Application has been made by this company to the Public Service Commission, second district, for a certificate of necessity in pursuance of section 53 of the Public Service Commissions Law (Laws of 1907, chap. 429). If we were considering the refusal of the Board of Railroad Commissioners to grant the certificate to the petitioner untrammeled by other conditions, some of which have been enumerated, we would set aside that decision and order the certificate to issue. The evidence justifies the determination that in the situation presented to the Board there was a paramount necessity for the issuance of a certificate to one or the other of the two rival companies. If we should review the application as an original one on the record before the Railroad Commissioners, *509as was done in Matter of Rochester, Corning, Elmira Traction Co. (118 App. Div. 521), we should also conclude that the petitioner was entitled to the certificate if there were no competitor for the certificate.
There are, however, several influential reasons which deter us from directing the certificate to issue. The decision of the Board of Railroad Commissioners was made in December, 1906. In an affidavit presented on the argument in this proceeding it appears that the Hew York Central and Hudson River Railroad Company is constructing a switching yard of great capacity, and which will in a large measure enable it to handle expeditiously the traffic and merchandise which otherwise would be delayed in transportation. That company already has a passenger belt line extending around the city. It is now engaged in constructing two additional tracks along this line with heavy equipment, which will soon be available in interchanging freight among the various railroad lines. Other improvements are alleged to have been made by other trunk lines, all tending to do away with the necessity of any switches or terminal road of any independent companies to take care of the freight ' business or traffic which are to be distributed or shipped from the city.
Again, the certificate was granted to the rival company. Except for the objections which induced the reversal of the determination, that company may have been equally well equipped and located to satisfy the necessity as the petitioner. If the succeeding company has in the location of its route eliminated the objections which operated against its predecessor, it may be entitled to the certificate rather than the petitioner.
We allude to these conditions, not for the purpose of passing judgment upon the propriety of granting any certificate as conditions now are, nor to give any intimation as to the relative merits of the competing companies, but in order to explain our decision to, submit the whole matter to the body which is especially delegated with authority to determine applications of this kind.

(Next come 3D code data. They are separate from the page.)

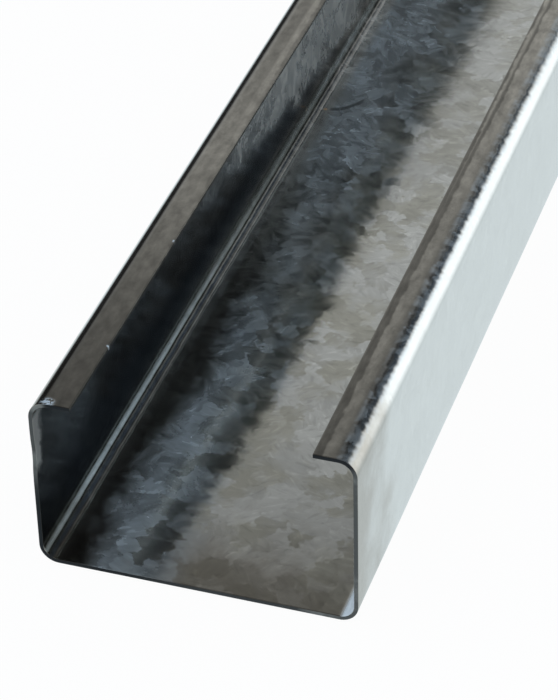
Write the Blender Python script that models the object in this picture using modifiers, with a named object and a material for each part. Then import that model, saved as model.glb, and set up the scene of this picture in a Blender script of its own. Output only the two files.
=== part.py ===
"""C purlin: one length of cold-rolled, galvanised lipped channel, lying on its web.

The web lies flat on the ground plane, the flanges stand up from it and the lips turn in
towards each other. X runs across the web, Y along the length and Z up. The origin is in
the middle of the web's back, halfway along the length.
"""

import math

import bmesh
import bpy

MM = 0.001

# Sizes of the section, over the outside of the sheet
WEB_DEPTH = 75.0 * MM
FLANGE_WIDTH = 45.0 * MM
LIP_DEPTH = 10.0 * MM
SHEET_THICKNESS = 1.0 * MM
INNER_BEND_RADIUS = 3.5 * MM

# Length of one piece of stock between its square cut ends
STOCK_LENGTH = 3000.0 * MM

# Rounding that the slitter and the shear leave on every cut edge of the sheet
EDGE_BREAK = 0.15 * MM

# Flats that a quarter-turn bend and a rounded cut edge are made of
BEND_SEGMENTS = 10
EDGE_SEGMENTS = 2

# Only edges that turn by more than this are rounded
FOLD_ANGLE = math.radians(60.0)

# Zinc coating, as seen in even light
ZINC_COLOUR = (0.47, 0.48, 0.47, 1.0)
ZINC_ROUGHNESS = 0.42


def clear_scene():
    """Take every object out of the open scene."""
    for leftover in list(bpy.data.objects):
        bpy.data.objects.remove(leftover, do_unlink=True)


def zinc_material():
    """Dull grey zinc on steel sheet."""
    material = bpy.data.materials.new("galvanised_sheet")
    material.use_nodes = True
    shader = material.node_tree.nodes["Principled BSDF"]
    shader.inputs["Base Color"].default_value = ZINC_COLOUR
    shader.inputs["Roughness"].default_value = ZINC_ROUGHNESS
    shader.inputs["Metallic"].default_value = 1.0
    return material


def half_strip():
    """Outer face of half the section, with sharp folds and no thickness.

    It runs from the middle of the web, round the foot of one flange and over its top, to
    the free edge of the lip. The fold lines and the two ends are its only edges.
    """
    side = WEB_DEPTH / 2.0
    near_end = -STOCK_LENGTH / 2.0
    outline = (
        (0.0, 0.0),
        (side, 0.0),
        (side, FLANGE_WIDTH),
        (side - LIP_DEPTH, FLANGE_WIDTH),
    )

    strip = bmesh.new()
    corners = [strip.verts.new((x, near_end, z)) for x, z in outline]
    edges = [strip.edges.new(pair) for pair in zip(corners, corners[1:])]
    swept = bmesh.ops.extrude_edge_only(strip, edges=edges)
    far_corners = [item for item in swept["geom"] if isinstance(item, bmesh.types.BMVert)]
    bmesh.ops.translate(strip, vec=(0.0, STOCK_LENGTH, 0.0), verts=far_corners)

    for face in strip.faces:
        face.smooth = True

    mesh = bpy.data.meshes.new("c_purlin")
    strip.to_mesh(mesh)
    strip.free()
    return mesh


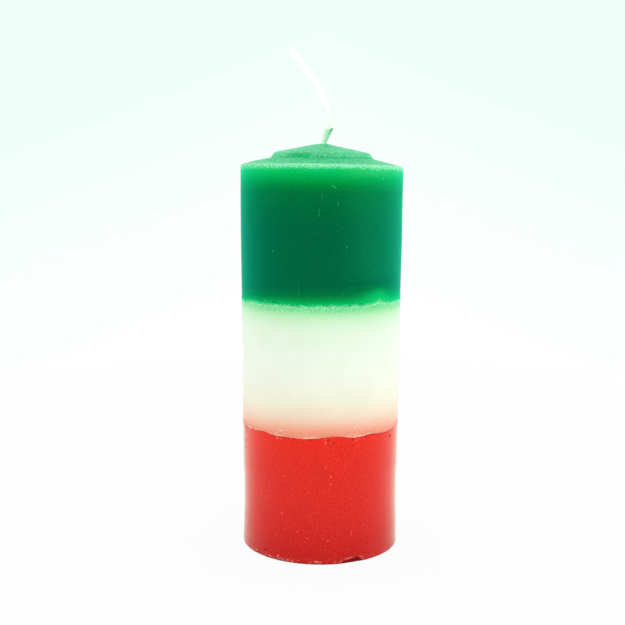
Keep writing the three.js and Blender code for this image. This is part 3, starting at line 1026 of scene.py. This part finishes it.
def frost_finish(piece, cast, material):
    """Gives the faces from the rim inwards the frosted wax."""
    mesh = piece.data
    mesh.materials.append(material)
    frosted = cast.height[0] > cast.form.rim - FROST_START
    mesh.polygons.foreach_set("material_index", np.tile(frosted, len(cast.height)).astype(np.int32))


def white_tier(form):
    """The white pour, between the two seams."""
    low, high = form.lower, form.upper
    wall = rows(
        low,
        (low + 0.9, VERY_FINE),
        (low + 3.6, FINE),
        (low + 7, MIDDLING),
        (high - 3.5, COARSE),
        (high - 0.5, FINE),
        (high, VERY_FINE),
    )
    wall = followed(wall, WHITE_MARKS)
    cast = Cast(form, np.concatenate([
        on_wall(form, wall, form.bead(wall - low) + form.shoulder(high - wall))[:-1],
        form.bowl(high),
        form.bowl(low)[::-1][:-1],
    ]))
    places = cast.places()
    lumps, crumbs = grain(places, 0.7, 41), grain(places, 0.4, 42)
    over, under = cast.height - low, high - cast.height
    cast.swell()
    cast.push += form.crumbling * bell(over - 0.35, 0.7) * (0.07 * lumps + 0.07 * crumbs)
    cast.push += form.crumbling * bell(under - 0.6, 1.4) * (0.04 * lumps + 0.05 * crumbs)
    closed = 1 - cast.patches(CRACK_PATCHES)
    cast.push += 0.11 * closed * np.exp(-over / 0.09)
    for mark in WHITE_MARKS:
        cast.mark(*mark)
    skin = cast.skin(0.6)
    cast.push *= skin
    level = form.rise(cast.angle, cast.radius, cast.height) * ease(over, 0.3, 1.5) * skin
    # Painted sheen: the red stain is thinner towards the sides, where the wax is seen edge on.
    painted_sheen_sides = 1.6 * np.sin(np.radians(cast.angle)) ** 2 * ease(over, 0.5, 2) * (1 - ease(over, 8, 16))
    cast.depth += level + painted_sheen_sides
    lip = cast.patches(LIP_PATCHES)
    torn = 0.2 + 0.2 * grain(places, 1.3, 45) + 0.55 * lip * ease(grain(places, 0.8, 46), -0.1, 0.5)
    cast.whiten((0.15 + 0.6 * lip) * (1 - ease(over, torn, torn + 0.4)))
    cast.whiten(0.14 * bell(over - 1.2, 1.4))
    crust = ease(grain(places, 0.55, 47), 0, 0.5)
    cast.whiten((0.22 + 0.5 * crust) * bell(under - 0.35, 0.4))
    cast.whiten(0.16 * bell(under - 1.4, 1.2))
    cast.darken(0.1 * bell(over - 1.2, 1.2))
    # Painted shade under the green pour's bead, darkest in the hollows between crumbs.
    cast.darken((0.1 + 0.14 * ease(-crumbs - lumps, 0.2, 0.9)) * bell(under - 1.2, 1.1))
    return cast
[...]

By chapter 429 of the Laws of 1907 the Board of Railroad Com missioners was abolished and the Public Service Commissions created and invested with large power over public service corporations, and the law became effective July 1, 1907. By section 53 of this *510act no railroad corporation is permitted to begin the construction of a railroad without a certificate of public convenience and a necessity granted by the proper . Commission. Nor may any railroad corporation exercise any franchise “ without first having obtained the permission and approval of the proper commission.” In emphasizing and defining its authority, the section proceeds: “ The commission within whose district such construction ■ is to be made * * * shall have power to grant the permission and approval herein specified whenever it shall after due hearing determine that such construction or such exercise of the franchise or privilege is necessary or convenient for the public service.”
We do not deem it necessary to determine the question of the power of this court to order the Public Service Commission to issue a certificate of necessity to the petitioner. (As bearing upon this subject see, however, Village of Fort Edward v. Hudson Valley R. Co., 192 N. Y. 139; Matter of Wood, 181 id. 93; Matter of Rochester, Corning, Elmira Traction Co., 118 App. Div. 521; Pub. Serv, Comm. Law, § 85; Railroad Law, § 59.)
Passing the question of power we think such an order would be an unwise exercise of discretion in view of the conditions existing. One rival company has already applied to that body for such certificate and if granted it might render permission to the petitioner improper or unnecessary. The Board of Railroad Commissioners, believing a certificate should be granted, issued it to another competing company. The affidavits tend to show that conditions affecting the operation of railroads and the transportation of freight have materially changed since the determination made more than two years ago.
It is a matter of current knowledge that the Public Service Commission of the second district has been devoting much time to the consideration of the many problems connected with the operation of the railroads in and about the city of Buffalo. It has the opportunity of frequent inspection of conditions prevailing and is especially equipped for the solution of questions involving railroad construction and operation. W e have no doubt as to the power of this court to relegate this matter to that body for investigation and. determination. The petitioner asks that this court direct the Commission to issue the certificate. Assuming that can be done, the power *511must also be lodged in this court to remit the matter for a rehearing to the body possessing original jurisdiction. The mode in which this court transfers the proceeding to the Commission and what directions it may make relate wholly to the procedure. The power to remit for any purpose must carry with it the authority to determine in what manner and for what purpose the submission is made.
In People ex rel. Bath & Hammondsport R. R. Co. v. Public Service Commission the Appellate Division annulled the determination of the Board of Railroad Commissioners (127 App. Div. 480), and this decision was affirmed in the Court of. Appeals, (194 N. Y. 543). Upon application that court modified its order “ so as to award a rehearing before the Public Service Commission,” although the determination reversed was made by its predecessor, the Bail-road Commission. It is urged with much earnestness that the determination of the Board of Bailroad Commissioners is an administrative and not a judicial act, and this court has no power to review its decision. The power has been exercised for so long a time that it is not an open question, and we deem it unnecessary to enter into any discussion of the subject.
The determination of the Board of Bailroad Commissioners should be set aside and a rehearing ordered before the Public Service Commission, second district, without costs of this appeal to any party.
All concurred, except McLennan, P. J., who dissented in an opinion and voted for granting the application.